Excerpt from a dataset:
Begin
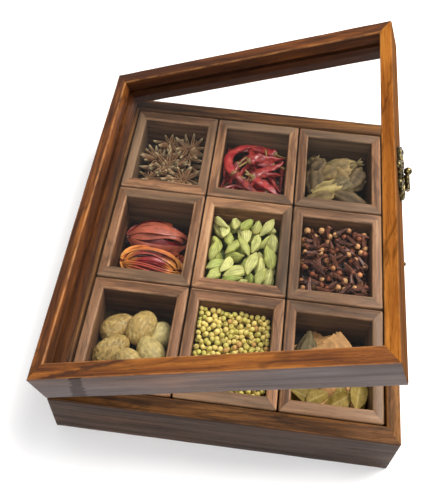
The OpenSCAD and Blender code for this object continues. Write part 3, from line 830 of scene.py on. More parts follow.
def black_cardamom(r, pale=0.0, grey=0.0):
    length, d = r.uniform(26, 32), r.uniform(14, 17)
    n, sides = 26, 54
    t = np.linspace(0, 1, n)
    k = np.clip(np.sin(math.pi * t ** 0.85), 0, 1) ** 0.62
    rad = np.maximum(k * d / 2, 0.9)
    rad[0], rad[-1] = 1.1, 0.5
    x = t * length - length / 2
    y = r.uniform(-1.6, 1.6) * np.sin(t * math.pi)
    a = np.arange(sides) / sides * 2 * math.pi
    ribs = int(r.integers(8, 12))
    ph = r.uniform(0, 6.28)
    wav = np.sin(t * 9 + ph)[:, None] * 0.25
    fold = np.abs(np.cos((a[None, :] * ribs + wav * 2) / 2 + ph))
    mod = 1 + (0.16 * (fold ** 0.8 - 0.6) + 0.08 * np.cos(3 * a + ph)[None, :]) * k[:, None]
    p = sweep(np.stack([x, y, 0 * x], -1), rad, rad * r.uniform(0.72, 0.9), sides, mod)
    wr = rough_noise(p[0] * [0.6, 1, 1], 0.42, int(ph * 100))
    p[0] = p[0] * (1 + 0.09 * wr + 0.03 * rough_noise(p[0], 1.0, int(ph * 70)))[:, None]
    base = blend(lin(150, 128, 80), lin(118, 100, 68), r.uniform(0, 1))
    base = blend(blend(base, lin(204, 184, 118), pale), lin(120, 106, 80), grey) * 0.62
    # fold ridges and outward bulges lighter, folds darker: painted highlight and shade
    f = np.append(fold.reshape(-1), [0.5, 0.5])
    c = blend(base * 0.66, np.minimum(base * 1.18, 1), np.clip(0.75 * f ** 1.5 + 0.5 * wr + 0.1, 0, 1))
    tuft, big = [], r.choice([1.0, 1.0, 2.0, 2.8])
    for i in range(7):
        an = i / 7 * 6.28 + ph
        o = np.array([0.0, math.cos(an), math.sin(an)])
        e = np.array([length / 2 - 2, 0, 0])
        pts = np.stack([
            e + o * 0.8, e + [1.5 * big, 0, 0] + o * (1.3 + 0.5 * big),
            e + [2.6 * big, 0, 0] + o * big * r.uniform(0.9, 1.9)])
        wide = 0.45 + 0.45 * big
        strand = sweep(pts, [wide * 0.8, wide, 0.15], [0.4, 0.4, 0.12], 8, up=o)
        tuft.append(with_colour(strand, base * r.uniform(0.7, 1.1)))
    return join([with_colour(p, c)] + tuft)


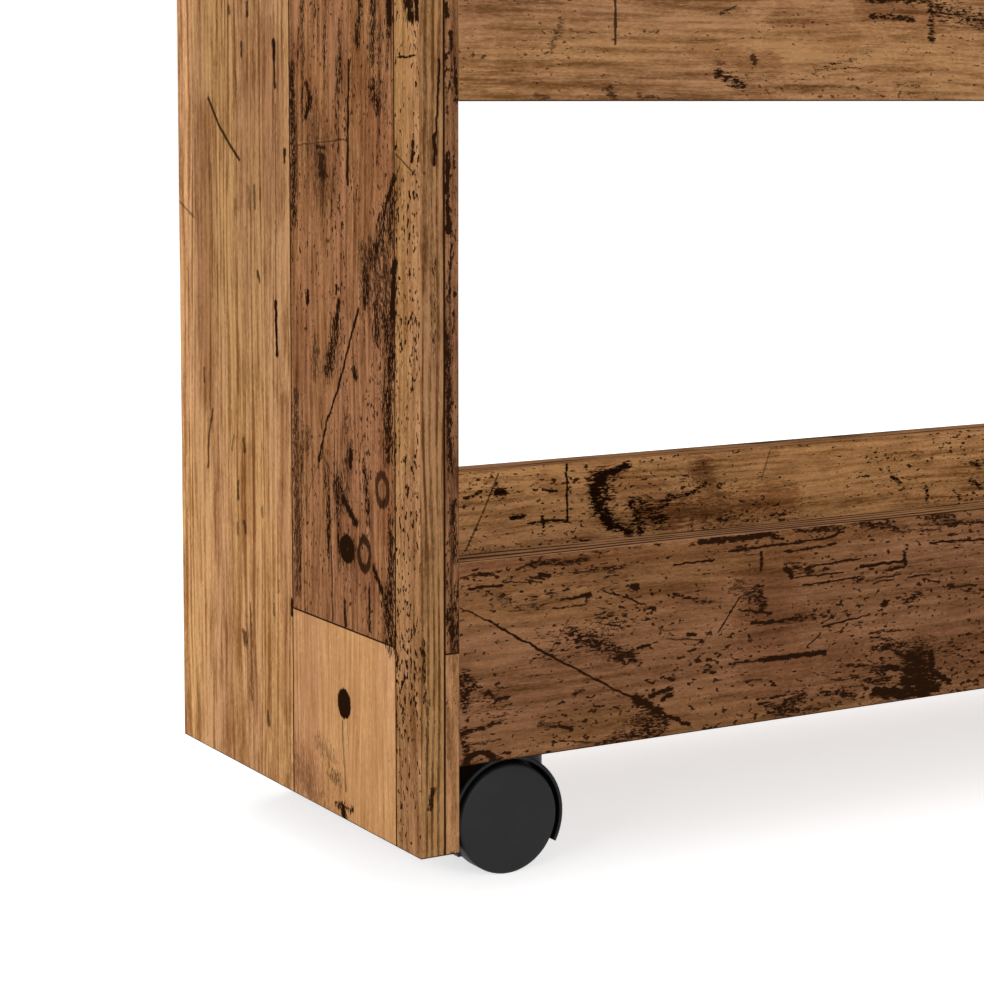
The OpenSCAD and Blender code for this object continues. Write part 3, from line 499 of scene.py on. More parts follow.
End
> [Aim]
Set down the entries above again, word for word.

> [Solution]
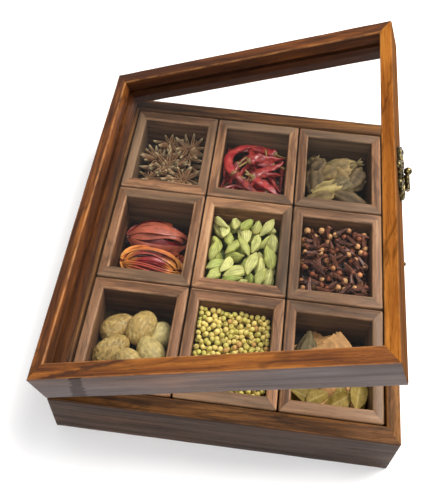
The OpenSCAD and Blender code for this object continues. Write part 3, from line 830 of scene.py on. More parts follow.
def black_cardamom(r, pale=0.0, grey=0.0):
    length, d = r.uniform(26, 32), r.uniform(14, 17)
    n, sides = 26, 54
    t = np.linspace(0, 1, n)
    k = np.clip(np.sin(math.pi * t ** 0.85), 0, 1) ** 0.62
    rad = np.maximum(k * d / 2, 0.9)
    rad[0], rad[-1] = 1.1, 0.5
    x = t * length - length / 2
    y = r.uniform(-1.6, 1.6) * np.sin(t * math.pi)
    a = np.arange(sides) / sides * 2 * math.pi
    ribs = int(r.integers(8, 12))
    ph = r.uniform(0, 6.28)
    wav = np.sin(t * 9 + ph)[:, None] * 0.25
    fold = np.abs(np.cos((a[None, :] * ribs + wav * 2) / 2 + ph))
    mod = 1 + (0.16 * (fold ** 0.8 - 0.6) + 0.08 * np.cos(3 * a + ph)[None, :]) * k[:, None]
    p = sweep(np.stack([x, y, 0 * x], -1), rad, rad * r.uniform(0.72, 0.9), sides, mod)
    wr = rough_noise(p[0] * [0.6, 1, 1], 0.42, int(ph * 100))
    p[0] = p[0] * (1 + 0.09 * wr + 0.03 * rough_noise(p[0], 1.0, int(ph * 70)))[:, None]
    base = blend(lin(150, 128, 80), lin(118, 100, 68), r.uniform(0, 1))
    base = blend(blend(base, lin(204, 184, 118), pale), lin(120, 106, 80), grey) * 0.62
    # fold ridges and outward bulges lighter, folds darker: painted highlight and shade
    f = np.append(fold.reshape(-1), [0.5, 0.5])
    c = blend(base * 0.66, np.minimum(base * 1.18, 1), np.clip(0.75 * f ** 1.5 + 0.5 * wr + 0.1, 0, 1))
    tuft, big = [], r.choice([1.0, 1.0, 2.0, 2.8])
    for i in range(7):
        an = i / 7 * 6.28 + ph
        o = np.array([0.0, math.cos(an), math.sin(an)])
        e = np.array([length / 2 - 2, 0, 0])
        pts = np.stack([
            e + o * 0.8, e + [1.5 * big, 0, 0] + o * (1.3 + 0.5 * big),
            e + [2.6 * big, 0, 0] + o * big * r.uniform(0.9, 1.9)])
        wide = 0.45 + 0.45 * big
        strand = sweep(pts, [wide * 0.8, wide, 0.15], [0.4, 0.4, 0.12], 8, up=o)
        tuft.append(with_colour(strand, base * r.uniform(0.7, 1.1)))
    return join([with_colour(p, c)] + tuft)


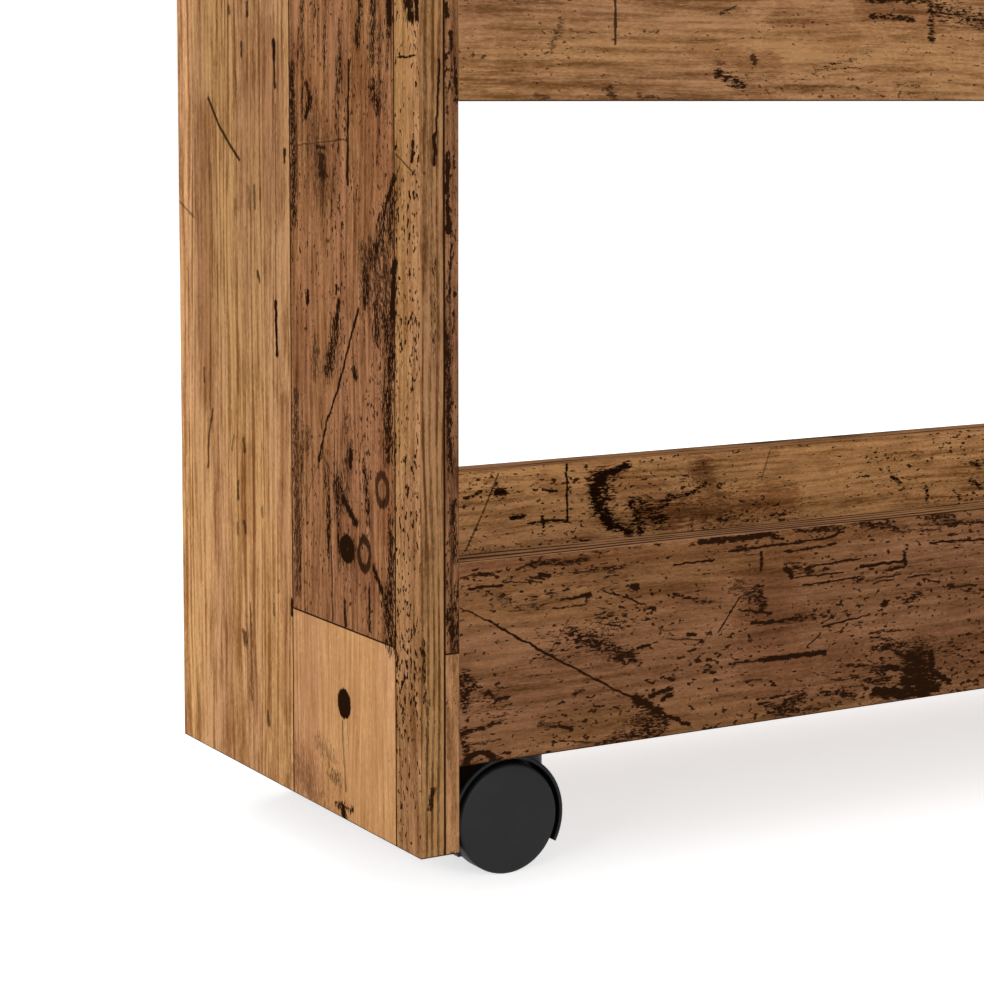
The OpenSCAD and Blender code for this object continues. Write part 3, from line 499 of scene.py on. More parts follow.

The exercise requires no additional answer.